Giovedì 7 Novembre 2024
AGNESE PINI
Editoriale e Commento

La vita in cella: dove la dignità è calpestata muore la giustizia

Carcere di Sollicciano a Firenze, la fotografia emblematica di un cortocircuito tra pena e giustizia

Agnese Pini

Agnese Pini

A lasciarci in un silenzio che dovrebbe suggerire sofferta incredulità, prima ancora che indignazione, non sono le pareti sporche di vomito, non sono le blatte e la sporcizia, gli odori molesti e talvolta insopportabili, le infiltrazioni di umido, il caldo soffocante, gli occhi svuotati, le braccia penzolanti piene di cicatrici. Sono invece le parole di un detenuto: perché quelle parole più di tutto disvelano la disumanità del carcere. "Se non ti tagli le braccia, se non provi a impiccarti, nessuno ti ascolta".

Sollicciano, luglio 2023. Il carcere di Firenze, a pochi chilometri dal centro storico, ha i corridoi disegnati a forma di giglio dall’architetto che li progettò. Gaia Tortora è entrata a visitare quei corridoi e le loro celle fatiscenti, inchiodando nelle sue parole l’inaccettabile quotidianità che vi si consuma – condivisa da carcerati e carcerieri – ogni giorno e ogni notte, ogni ora, nel doloroso e importante reportage che potete leggere in queste pagine. C’è, nel suo racconto e nelle testimonianze che ha raccolto, il senso di una gigantesca e troppo spesso rimossa vergogna: lì dove il carcere diventa inferno, muore anche la giustizia, muore il suo senso più alto e profondo.

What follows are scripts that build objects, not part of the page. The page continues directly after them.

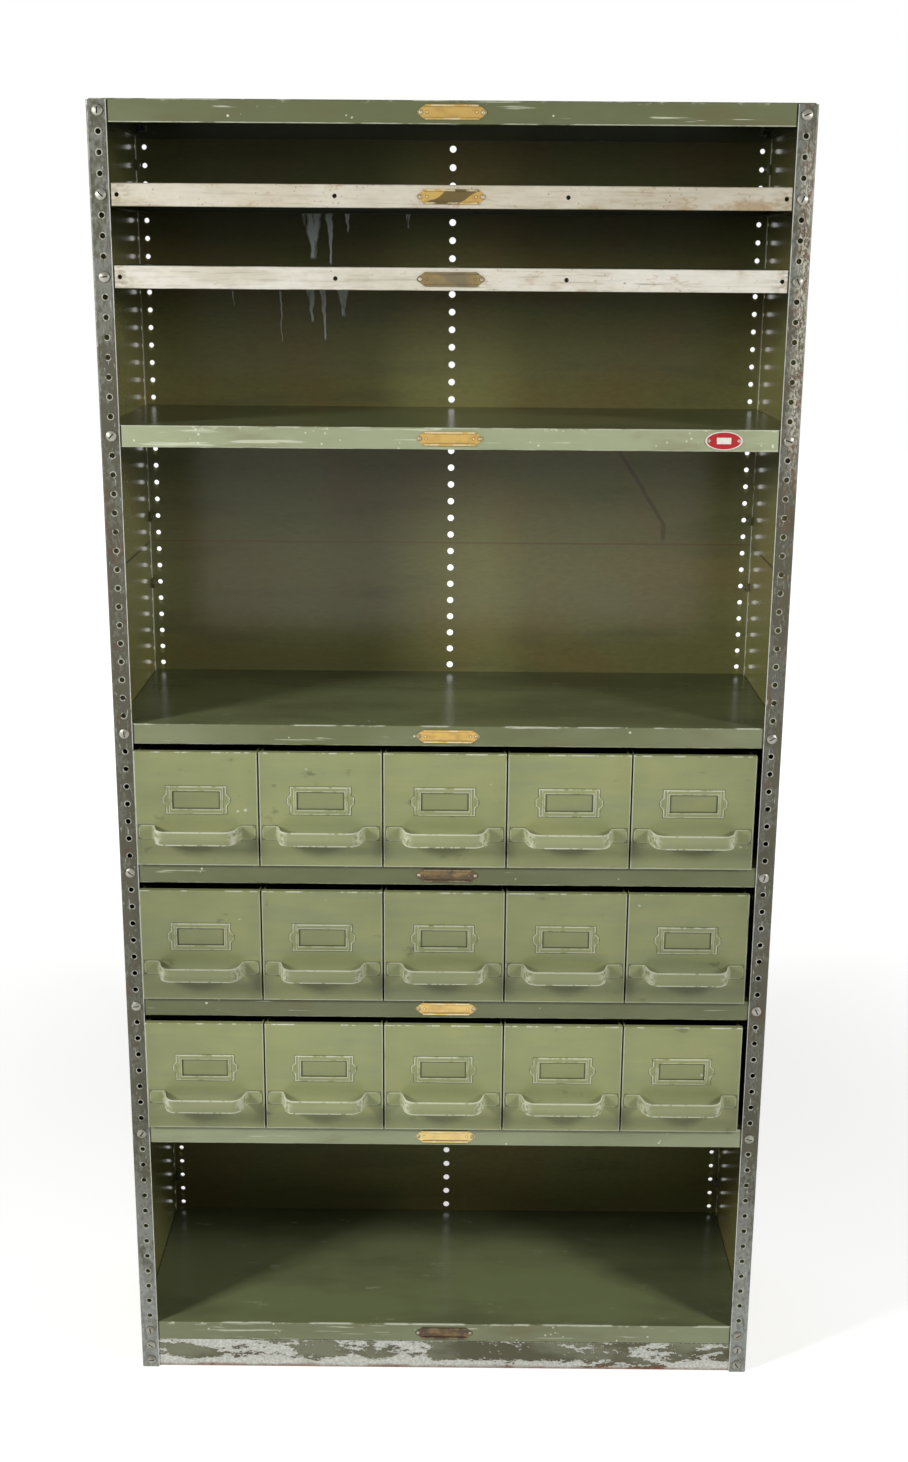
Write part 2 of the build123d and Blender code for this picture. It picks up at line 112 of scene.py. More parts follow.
# Paint runs on the back: middle, half width at the top, top and bottom
DRIPS = (
    (-0.203, 0.020, 1.710, 1.638), (-0.178, 0.007, 1.706, 1.630), (-0.152, 0.006, 1.706, 1.676),
    (-0.064, 0.006, 1.706, 1.682), (-0.205, 0.009, 1.600, 1.548), (-0.187, 0.006, 1.600, 1.522),
    (-0.158, 0.012, 1.600, 1.556), (-0.250, 0.0018, 1.590, 1.518), (-0.320, 0.0016, 1.590, 1.570),
)
# Where the brown stain on the back turns, across and up, and how far it leans left above that
STAIN_KNEE = (0.323, 1.25)
STAIN_LEAN = 0.64

# How pale, how scratched and how light each green shelf front is
GREEN_SHELVES = {
    1: (0.05, 0.4, 0.84), 4: (0.9, 1.4, 1.0), 5: (0.15, 0.3, 0.96), 6: (0.05, 0.5, 0.82),
    7: (0.08, 0.5, 0.84), 8: (0.75, 0.6, 1.0), 9: (0.3, 1.2, 1.0),
}
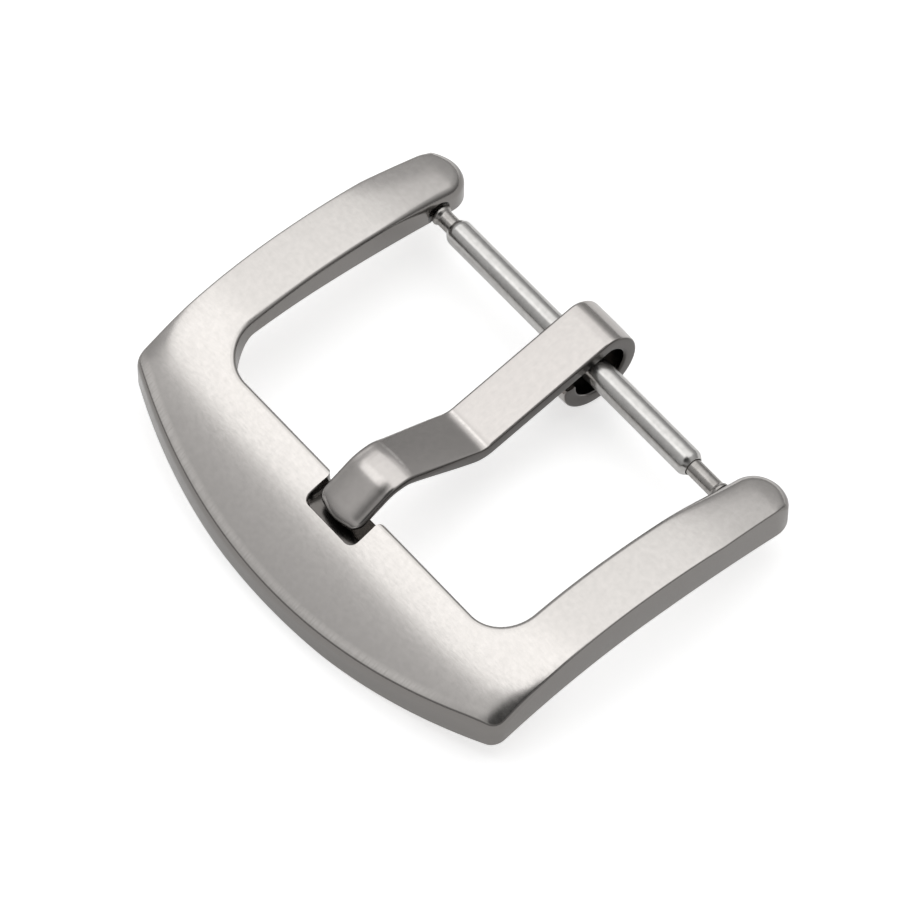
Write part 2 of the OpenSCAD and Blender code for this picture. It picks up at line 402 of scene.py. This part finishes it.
def notch_cutter():
    """The notch's hollow, wider at its rim and narrower at its floor."""
    y0, y1 = -WINDOW_LENGTH - NOTCH_LENGTH, -WINDOW_LENGTH + NOTCH_REACH
    r = NOTCH_ROUND

    def outline(grow):
        """The notch from above, moved outwards by grow, but not its ends."""
        half = [(NOTCH_HALF + NOTCH_FLARE, y1)]
        for share in steps(0.0, 1.0, NOTCH_STEPS):
            a = math.pi / 2 * (1 + share)
            flare = NOTCH_FLARE - grow * share
            half.append((
                NOTCH_HALF + NOTCH_FLARE + flare * math.cos(a),
                -WINDOW_LENGTH - NOTCH_FLARE + flare * math.sin(a)
            ))
        for a in steps(0.0, -math.pi / 2, NOTCH_STEPS):
            half.append((
                NOTCH_HALF - r + (r + grow) * math.cos(a),
                y0 + r + (r + grow) * math.sin(a)
            ))
        return half + [(-x, y) for x, y in reversed(half)]

    def ring(grow, height):
        return [(x, y, height(y)) for x, y in outline(grow)]

    def rim(y):
        return arch_top(max(min(y, -WINDOW_LENGTH), y0))

    rings = [
        ring(-NOTCH_FLOOR_BEVEL, lambda y: NOTCH_FLOOR),
        ring(0.0, lambda y: NOTCH_FLOOR + NOTCH_FLOOR_BEVEL),
        ring(0.0, lambda y: rim(y) - NOTCH_RIM_UNDER),
        ring(NOTCH_RIM_BEVEL, lambda y: rim(y) + NOTCH_RIM_OVER),
        ring(NOTCH_RIM_BEVEL, lambda y: NOTCH_TOP)
    ]
    return mesh_from_rings("notch_cutter", rings)


# The arms' blind holes, and the countersinks at their mouths. The cutter starts
# in the window, HOLE_REACH away from the arm.
HOLE_R = 0.44
HOLE_DEPTH = 1.1
HOLE_RIM_R = 0.7
HOLE_RIM_DEPTH = 0.25
HOLE_REACH = 1.0
HOLE_SIDES = 48


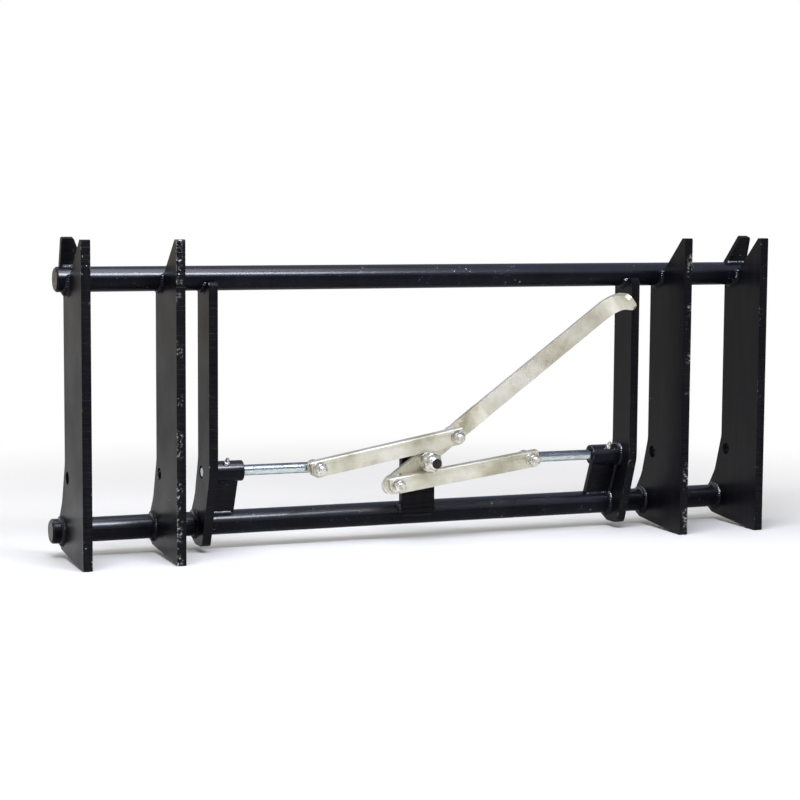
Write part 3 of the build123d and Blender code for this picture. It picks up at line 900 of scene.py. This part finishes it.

Sollicciano è solo un caso, non certo l’unico, è la fotografia emblematica di un cortocircuito tra pena e giustizia spesso denunciato dalle associazioni e talvolta dalle inchieste che portano alla luce sevizie e torture. Insieme all’inadeguatezza delle strutture, al sovraffollamento, al degrado, alla mancanza di igiene. Nelle carceri italiane si muore venti volte di più che non nel mondo libero. Solo nel 2022 si sono contati 87 suicidi. Quasi la metà dei detenuti non ha l’acqua calda e vive in celle che mettono a disposizione meno di tre metri quadrati a testa.

Non siamo in Egitto, nelle temute prigioni di Al Sisi, non siamo in Libia e neppure in Russia. Siamo qui, in Italia: sotto i nostri occhi, accanto alle nostre case.